> [Provided material]:

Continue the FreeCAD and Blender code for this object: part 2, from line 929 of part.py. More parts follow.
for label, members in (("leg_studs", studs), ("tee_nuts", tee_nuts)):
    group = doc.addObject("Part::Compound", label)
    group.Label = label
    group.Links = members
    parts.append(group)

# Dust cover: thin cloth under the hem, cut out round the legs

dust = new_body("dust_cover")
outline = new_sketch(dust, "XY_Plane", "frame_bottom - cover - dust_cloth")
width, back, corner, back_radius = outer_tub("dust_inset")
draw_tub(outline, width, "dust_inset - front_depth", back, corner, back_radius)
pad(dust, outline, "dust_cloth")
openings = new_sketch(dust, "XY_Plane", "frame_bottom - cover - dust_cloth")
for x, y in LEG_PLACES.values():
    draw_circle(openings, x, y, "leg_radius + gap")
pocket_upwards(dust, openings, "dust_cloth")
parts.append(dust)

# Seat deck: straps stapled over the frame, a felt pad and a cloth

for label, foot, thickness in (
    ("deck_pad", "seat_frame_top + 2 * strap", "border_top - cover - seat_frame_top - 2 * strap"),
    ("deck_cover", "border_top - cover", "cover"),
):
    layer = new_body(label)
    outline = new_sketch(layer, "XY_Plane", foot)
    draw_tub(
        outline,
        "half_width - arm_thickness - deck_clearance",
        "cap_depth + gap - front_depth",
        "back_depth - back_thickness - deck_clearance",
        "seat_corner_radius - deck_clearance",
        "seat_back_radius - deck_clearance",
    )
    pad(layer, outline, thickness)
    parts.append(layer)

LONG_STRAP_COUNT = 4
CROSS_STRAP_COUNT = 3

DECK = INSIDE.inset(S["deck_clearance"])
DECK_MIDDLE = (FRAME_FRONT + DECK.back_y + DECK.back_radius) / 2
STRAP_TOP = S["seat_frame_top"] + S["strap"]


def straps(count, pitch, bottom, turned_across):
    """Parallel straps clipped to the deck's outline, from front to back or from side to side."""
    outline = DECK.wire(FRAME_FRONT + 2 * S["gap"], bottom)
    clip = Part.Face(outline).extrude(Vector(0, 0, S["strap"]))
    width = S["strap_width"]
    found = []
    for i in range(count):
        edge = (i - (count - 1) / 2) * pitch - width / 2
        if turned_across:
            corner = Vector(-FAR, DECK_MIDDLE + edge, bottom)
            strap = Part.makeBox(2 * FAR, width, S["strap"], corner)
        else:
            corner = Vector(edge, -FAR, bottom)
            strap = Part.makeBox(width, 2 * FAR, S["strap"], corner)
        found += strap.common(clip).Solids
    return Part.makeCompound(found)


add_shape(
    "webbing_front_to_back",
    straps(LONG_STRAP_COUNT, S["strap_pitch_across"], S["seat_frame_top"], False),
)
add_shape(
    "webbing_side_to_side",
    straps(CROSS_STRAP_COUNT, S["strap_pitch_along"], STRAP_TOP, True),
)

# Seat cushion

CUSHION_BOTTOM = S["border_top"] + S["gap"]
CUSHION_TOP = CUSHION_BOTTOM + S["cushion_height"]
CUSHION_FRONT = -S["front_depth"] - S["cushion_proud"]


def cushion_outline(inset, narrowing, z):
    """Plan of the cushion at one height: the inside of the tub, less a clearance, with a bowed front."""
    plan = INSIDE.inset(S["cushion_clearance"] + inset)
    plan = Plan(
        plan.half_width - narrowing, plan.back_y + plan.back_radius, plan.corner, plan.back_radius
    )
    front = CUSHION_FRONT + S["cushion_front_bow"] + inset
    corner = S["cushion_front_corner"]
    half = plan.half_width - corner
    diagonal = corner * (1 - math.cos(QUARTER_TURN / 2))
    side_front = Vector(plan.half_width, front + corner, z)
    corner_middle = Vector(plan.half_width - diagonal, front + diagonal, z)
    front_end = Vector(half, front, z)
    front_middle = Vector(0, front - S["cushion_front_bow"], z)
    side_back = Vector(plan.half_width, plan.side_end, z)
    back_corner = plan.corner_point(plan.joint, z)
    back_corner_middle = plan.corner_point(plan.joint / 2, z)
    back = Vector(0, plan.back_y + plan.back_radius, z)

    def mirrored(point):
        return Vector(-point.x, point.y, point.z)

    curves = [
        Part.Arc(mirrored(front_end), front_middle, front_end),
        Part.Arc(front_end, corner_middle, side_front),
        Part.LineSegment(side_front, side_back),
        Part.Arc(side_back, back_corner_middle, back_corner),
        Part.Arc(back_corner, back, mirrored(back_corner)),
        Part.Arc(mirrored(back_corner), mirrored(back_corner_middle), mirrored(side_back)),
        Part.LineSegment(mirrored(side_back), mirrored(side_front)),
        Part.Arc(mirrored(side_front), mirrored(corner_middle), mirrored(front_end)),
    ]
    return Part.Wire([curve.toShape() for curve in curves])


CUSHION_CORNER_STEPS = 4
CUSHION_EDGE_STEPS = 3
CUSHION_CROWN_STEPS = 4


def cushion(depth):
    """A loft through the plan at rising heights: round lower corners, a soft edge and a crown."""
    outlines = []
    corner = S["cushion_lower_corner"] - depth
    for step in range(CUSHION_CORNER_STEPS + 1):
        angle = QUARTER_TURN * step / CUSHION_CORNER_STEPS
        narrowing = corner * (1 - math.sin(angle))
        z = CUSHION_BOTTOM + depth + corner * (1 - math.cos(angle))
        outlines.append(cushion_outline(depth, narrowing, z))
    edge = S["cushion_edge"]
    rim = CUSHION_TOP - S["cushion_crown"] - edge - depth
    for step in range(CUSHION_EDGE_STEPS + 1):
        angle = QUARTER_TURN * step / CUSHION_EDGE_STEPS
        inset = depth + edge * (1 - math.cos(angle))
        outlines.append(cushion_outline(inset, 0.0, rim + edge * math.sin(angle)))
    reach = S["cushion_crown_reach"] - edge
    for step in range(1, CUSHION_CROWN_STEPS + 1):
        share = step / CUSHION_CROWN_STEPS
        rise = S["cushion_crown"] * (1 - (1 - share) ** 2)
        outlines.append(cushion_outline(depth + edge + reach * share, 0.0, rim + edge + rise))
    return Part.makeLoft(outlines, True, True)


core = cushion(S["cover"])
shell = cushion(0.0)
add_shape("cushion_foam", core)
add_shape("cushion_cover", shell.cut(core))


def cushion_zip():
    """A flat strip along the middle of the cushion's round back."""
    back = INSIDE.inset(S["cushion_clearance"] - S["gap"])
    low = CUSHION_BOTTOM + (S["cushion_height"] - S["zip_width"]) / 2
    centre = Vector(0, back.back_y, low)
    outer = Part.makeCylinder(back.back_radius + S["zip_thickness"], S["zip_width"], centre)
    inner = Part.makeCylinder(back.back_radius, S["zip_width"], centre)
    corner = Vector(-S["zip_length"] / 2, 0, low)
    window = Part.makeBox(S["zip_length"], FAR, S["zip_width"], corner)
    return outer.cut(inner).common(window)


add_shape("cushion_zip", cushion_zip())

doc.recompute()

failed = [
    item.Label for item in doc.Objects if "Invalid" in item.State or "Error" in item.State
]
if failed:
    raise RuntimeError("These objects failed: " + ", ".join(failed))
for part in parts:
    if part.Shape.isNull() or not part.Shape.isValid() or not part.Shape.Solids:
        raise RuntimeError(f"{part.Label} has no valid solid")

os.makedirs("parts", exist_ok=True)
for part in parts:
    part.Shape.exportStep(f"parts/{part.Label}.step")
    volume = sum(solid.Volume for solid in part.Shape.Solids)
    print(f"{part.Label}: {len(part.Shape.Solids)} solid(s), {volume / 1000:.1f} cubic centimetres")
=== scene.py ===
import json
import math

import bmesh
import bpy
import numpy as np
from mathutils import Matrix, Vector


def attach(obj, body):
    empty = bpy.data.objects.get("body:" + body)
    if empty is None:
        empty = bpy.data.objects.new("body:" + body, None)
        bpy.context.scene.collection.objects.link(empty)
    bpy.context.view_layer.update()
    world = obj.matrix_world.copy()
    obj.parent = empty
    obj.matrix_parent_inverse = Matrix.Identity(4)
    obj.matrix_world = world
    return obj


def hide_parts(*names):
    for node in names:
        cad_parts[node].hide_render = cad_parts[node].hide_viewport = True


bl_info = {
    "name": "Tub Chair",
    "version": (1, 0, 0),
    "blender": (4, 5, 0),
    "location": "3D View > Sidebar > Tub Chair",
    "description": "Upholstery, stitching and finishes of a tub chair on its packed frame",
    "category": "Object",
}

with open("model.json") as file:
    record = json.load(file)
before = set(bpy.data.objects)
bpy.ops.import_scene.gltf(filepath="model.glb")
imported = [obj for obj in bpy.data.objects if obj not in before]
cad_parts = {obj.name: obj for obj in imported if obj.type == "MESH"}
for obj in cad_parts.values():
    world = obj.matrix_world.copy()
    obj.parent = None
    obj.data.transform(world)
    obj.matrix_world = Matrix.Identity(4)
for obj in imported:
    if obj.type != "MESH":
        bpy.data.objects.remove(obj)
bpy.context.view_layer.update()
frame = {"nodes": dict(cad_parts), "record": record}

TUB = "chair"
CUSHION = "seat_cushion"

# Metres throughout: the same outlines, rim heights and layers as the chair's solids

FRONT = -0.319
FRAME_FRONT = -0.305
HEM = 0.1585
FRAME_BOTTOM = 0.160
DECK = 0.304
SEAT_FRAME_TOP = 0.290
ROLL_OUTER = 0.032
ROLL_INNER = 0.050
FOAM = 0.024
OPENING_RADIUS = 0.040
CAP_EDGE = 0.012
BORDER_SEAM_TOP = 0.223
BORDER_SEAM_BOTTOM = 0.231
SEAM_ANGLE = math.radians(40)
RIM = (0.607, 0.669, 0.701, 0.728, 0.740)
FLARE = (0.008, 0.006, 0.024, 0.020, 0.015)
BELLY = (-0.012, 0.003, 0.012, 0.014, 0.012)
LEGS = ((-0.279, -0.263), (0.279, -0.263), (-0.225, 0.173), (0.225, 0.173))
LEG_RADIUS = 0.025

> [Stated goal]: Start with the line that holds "doc.recompute()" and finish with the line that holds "record = json.load(file)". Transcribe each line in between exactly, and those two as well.

> [Task output]:
doc.recompute()

failed = [
    item.Label for item in doc.Objects if "Invalid" in item.State or "Error" in item.State
]
if failed:
    raise RuntimeError("These objects failed: " + ", ".join(failed))
for part in parts:
    if part.Shape.isNull() or not part.Shape.isValid() or not part.Shape.Solids:
        raise RuntimeError(f"{part.Label} has no valid solid")

os.makedirs("parts", exist_ok=True)
for part in parts:
    part.Shape.exportStep(f"parts/{part.Label}.step")
    volume = sum(solid.Volume for solid in part.Shape.Solids)
    print(f"{part.Label}: {len(part.Shape.Solids)} solid(s), {volume / 1000:.1f} cubic centimetres")
=== scene.py ===
import json
import math

import bmesh
import bpy
import numpy as np
from mathutils import Matrix, Vector


def attach(obj, body):
    empty = bpy.data.objects.get("body:" + body)
    if empty is None:
        empty = bpy.data.objects.new("body:" + body, None)
        bpy.context.scene.collection.objects.link(empty)
    bpy.context.view_layer.update()
    world = obj.matrix_world.copy()
    obj.parent = empty
    obj.matrix_parent_inverse = Matrix.Identity(4)
    obj.matrix_world = world
    return obj


def hide_parts(*names):
    for node in names:
        cad_parts[node].hide_render = cad_parts[node].hide_viewport = True


bl_info = {
    "name": "Tub Chair",
    "version": (1, 0, 0),
    "blender": (4, 5, 0),
    "location": "3D View > Sidebar > Tub Chair",
    "description": "Upholstery, stitching and finishes of a tub chair on its packed frame",
    "category": "Object",
}

with open("model.json") as file:
    record = json.load(file)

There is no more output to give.